Hi Nick, I've got a post up on this too. The HIV history and the role of Robert Gallo are interesting in how the committee chose to split the prize for HPV and HIV instead of giving a prize just for HIV. It will be interesting to see what the other science blogs add.

What do you think of the following?


Immunotherapy of HIV-infected patients with Gc protein-derived macrophage activating factor (GcMAF).Yamamoto N, Ushijima N, Koga Y.
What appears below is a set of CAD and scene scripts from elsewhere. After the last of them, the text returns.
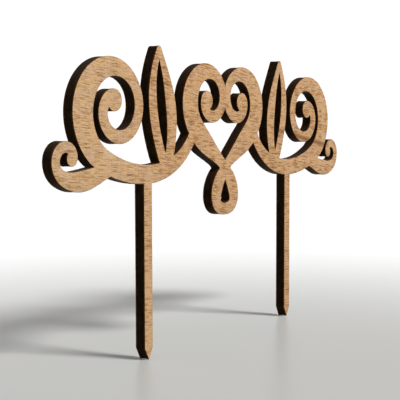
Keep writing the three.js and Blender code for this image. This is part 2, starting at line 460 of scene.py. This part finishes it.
outlines = [(loop, inwards(loop)) for loop in map(smoothed, frontLoops("front_face_veneer"))]
print("cut line:", sum(len(loop) for loop, steps in outlines), "points in", len(outlines), "loops")

# The board's five layers, cut together

board = {
    "front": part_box("front_face_veneer")[0].y,
    "back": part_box("back_face_veneer")[1].y,
    "arris": 0.09 * mm,  # how far the sanding rounds the edges of the faces
    "arrisSteps": 4,
    "lean": 0.03 * mm,  # the beam cuts a little wider at the front
    "glueSet": 0.03 * mm,  # how far the beam burns a layer back behind the veneers
    "coreSet": 0.02 * mm,
    "coreHollow": 0.04 * mm,
    "coreRings": (0, 0.15, 0.5, 0.85, 1),  # where they lie, as shares of its thickness
}


# How far the cut stands inside the line, at a depth in the board
def leanAt(depth):
    return board["lean"] * (board["back"] - depth) / (board["back"] - board["front"])


# A quarter round as (depth into the board, inset) pairs, from the face to the cut
def arris():
    radius = board["arris"]
    steps = board["arrisSteps"]
    angles = [math.pi / 2 * step / steps for step in range(steps + 1)]
    return [(radius * (1 - math.cos(angle)), radius * (1 - math.sin(angle))) for angle in angles]


# A layer as a closed sheet: rings round the cut line from front to back, and a face at each end
def makeLayer(name, node, rings, cutFinish, faceFinish):
    sheet = bmesh.new()
    ends = [[], []]
    for loop, steps in outlines:
        rows = []
        for depth, inset in rings:
            inset += leanAt(depth)
            places = [point + step * inset for point, step in zip(loop, steps)]
            rows.append([sheet.verts.new((place.x, depth, place.y)) for place in places])
        for front, back in zip(rows, rows[1:]):
            for i in range(len(loop)):
                sheet.faces.new((front[i - 1], back[i - 1], back[i], front[i])).smooth = True
        for end, row in zip(ends, (rows[0], rows[-1])):
            end += [sheet.edges.get((row[i - 1], row[i])) for i in range(len(row))]
    for end, normal in zip(ends, ((0, -1, 0), (0, 1, 0))):
        filled = bmesh.ops.triangle_fill(sheet, use_beauty=True, edges=end, normal=normal)
        depth = end[0].verts[0].co.y
        if depth in (board["front"], board["back"]):  # the board's own faces aren't burnt
            for face in filled["geom"]:
                if isinstance(face, bmesh.types.BMFace):
                    face.material_index = 1
    mesh = bpy.data.meshes.new(name)
    sheet.to_mesh(mesh)
    sheet.free()
    mesh.set_sharp_from_angle(angle=math.radians(cut["cornerTurn"]))
    mesh.materials.append(finishes[cutFinish])
    mesh.materials.append(finishes[faceFinish])
    piece = bpy.data.objects.new(name, mesh)
    bpy.context.scene.collection.objects.link(piece)
    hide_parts(node)
    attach(piece, "root")
    print(name + ":", len(mesh.polygons), "faces")


def depthsOf(node):
    low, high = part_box(node)
    return low.y, high.y


def veneerRings(front, back):
    return [(front + depth, inset) for depth, inset in arris()] + [(back, 0)]


def backVeneerRings(front, back):
    return [(front, 0)] + [(back - depth, inset) for depth, inset in reversed(arris())]


def coreRings(front, back):
    rings = []
    for share in board["coreRings"]:
        hollow = board["coreHollow"] * math.sin(math.pi * share)
        rings.append((front + share * (back - front), board["coreSet"] + hollow))
    return rings


def glueRings(front, back):
    return [(front, board["glueSet"]), (back, board["glueSet"])]


layers = {
    "front_veneer": ("front_face_veneer", "front_veneer", veneerRings, "burntVeneer", "frontBeech"),
    "front_glue_line": ("front_glue_film", "glue", glueRings, "burntGlue", "burntGlue"),
    "fibre_core": ("core_board", "fibre_core", coreRings, "burntFibre", "burntFibre"),
    "back_glue_line": ("back_glue_film", "glue", glueRings, "burntGlue", "burntGlue"),
    "back_veneer": ("back_face_veneer", "back_veneer", backVeneerRings, "burntVeneer", "backBeech"),
}
for name, (node, slot, ringsOf, cutFinish, faceFinish) in layers.items():
    makeLayer(name, node, ringsOf(*depthsOf(node)), cutFinish, faceFinish)

# Stage: a pale floor painted lighter with distance, a painted falloff of light out to white, a white
# surround, a soft light and a weak fill

stage = {
    "floorSize": 16,
    # the painted falloff of light on the floor: its centre, where it starts and where it reaches white
    "paintedFalloffCentre": (-0.069, -0.049),
    "paintedFalloffStart": 0.08,
    "paintedFalloffEnd": 0.4,
    "grey": colour(0.437, 0.436, 0.419),
    "white": colour(0.89, 0.89, 0.89),
    "floorRoughness": 0.3,
    "floorShine": 0.07,
    "surround": 1.06,
    "overhead": 0.075,
    "surroundTop": 13,  # degrees above the horizon, as the next
    "overheadFrom": 22,
    "keyFrom": (0.25, -0.934, 0.966),  # the way to the light; its length doesn't matter
    "keySpread": 16,  # degrees
    "key": 4.35,
    "fillFrom": (-0.6, 0.75, 0.27),
    "fillSpread": 60,
    "fill": 0.76,
}


def makeFloor():
    mesh = bpy.data.meshes.new("floor")
    half = stage["floorSize"] / 2
    corners = [(-half, -half, 0), (half, -half, 0), (half, half, 0), (-half, half, 0)]
    mesh.from_pydata(corners, [], [(0, 1, 2, 3)])
    floor = bpy.data.objects.new("floor", mesh)
    bpy.context.scene.collection.objects.link(floor)
    paper, finish = newMaterial("paper")
    metres = finish.add("ShaderNodeTexCoord", output="Object")
    # painted shade: the floor's colour runs from grey near the topper to white further out, a painted
    # falloff of light
    centre = (*stage["paintedFalloffCentre"], 0)
    settings = {"operation": "DISTANCE"}
    distance = finish.add("ShaderNodeVectorMath", settings, {0: metres, 1: centre}, "Value")
    share = finish.ramp(distance, stage["paintedFalloffStart"], stage["paintedFalloffEnd"])
    finish.set(Base_Color=finish.mix(share, stage["grey"], stage["white"]))
    finish.set(Roughness=stage["floorRoughness"], Specular_IOR_Level=stage["floorShine"])
    mesh.materials.append(paper)


def makeSurround():
    world = bpy.data.worlds.new("surround")
    world.use_nodes = True
    bpy.context.scene.world = world
    finish = Finish(world.node_tree, "Background")
    direction = finish.add("ShaderNodeTexCoord", output="Generated")
    split = finish.add("ShaderNodeSeparateXYZ", None, {0: direction}, "Z")
    top = math.sin(math.radians(stage["surroundTop"]))
    dark = math.sin(math.radians(stage["overheadFrom"]))
    share = finish.ramp(split, top, dark)
    strength = stage["surround"] + share * (stage["overhead"] - stage["surround"])
    finish.set(Color=colour(1, 1, 1), Strength=strength)


def makeLight(name):
    light = bpy.data.lights.new(name, "SUN")
    light.angle = math.radians(stage[name + "Spread"])
    light.energy = stage[name]
    lamp = bpy.data.objects.new(name, light)
    bpy.context.scene.collection.objects.link(lamp)
    lamp.rotation_euler = Vector(stage[name + "From"]).to_track_quat("Z", "Y").to_euler()


makeFloor()
makeSurround()
makeLight("key")
makeLight("fill")
bpy.context.scene.view_settings.view_transform = "Standard"
print("stage set")
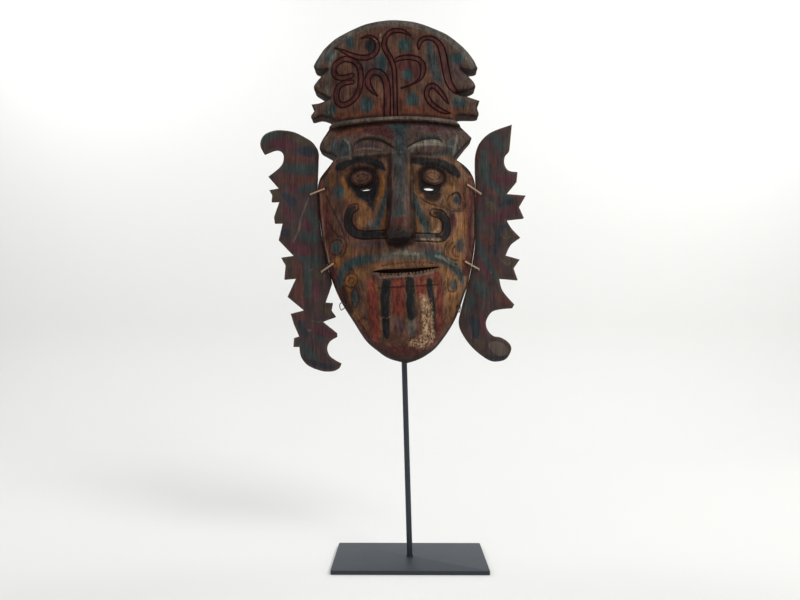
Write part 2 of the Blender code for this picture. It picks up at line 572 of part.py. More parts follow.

Division of Molecular Immunology and Immunotherapy, Socrates Institute for Therapeutic Immunology, Philadelphia, Pennsylvania 19126-3305, USA. nobutoyama@verizon.net

Serum Gc protein (known as vitamin D3-binding protein) is the precursor for the principal macrophage activating factor (MAF). The MAF precursor activity of serum Gc protein of HIV-infected patients was lost or reduced because Gc protein is deglycosylated by alpha-N-acetylgalactosaminidase (Nagalase) secreted from HIV-infected cells. Therefore, macrophages of HIV-infected patients having deglycosylated Gc protein cannot be activated, leading to immunosuppression. Since Nagalase is the intrinsic component of the envelope protein gp120, serum Nagalase activity is the sum of enzyme activities carried by both HIV virions and envelope proteins. These Nagalase carriers were already complexed with anti-HIV immunoglobulin G (IgG) but retained Nagalase activity that is required for infectivity. Stepwise treatment of purified Gc protein with immobilized beta-galactosidase and sialidase generated the most potent macrophage activating factor (termed GcMAF), which produces no side effects in humans. Macrophages activated by administration of 100 ng GcMAF develop a large amount of Fc-receptors as well as an enormous variation of receptors that recognize IgG-bound and unbound HIV virions. Since latently HIV-infected cells are unstable and constantly release HIV virions, the activated macrophages rapidly intercept the released HIV virions to prevent reinfection resulting in exhaustion of infected cells. After less than 18 weekly administrations of 100 ng GcMAF for nonanemic patients, they exhibited low serum Nagalase activities equivalent to healthy controls, indicating eradication of HIV-infection, which was also confirmed by no infectious center formation by provirus inducing agent-treated patient PBMCs. No recurrence occurred and their healthy CD + cell counts were maintained for 7 years.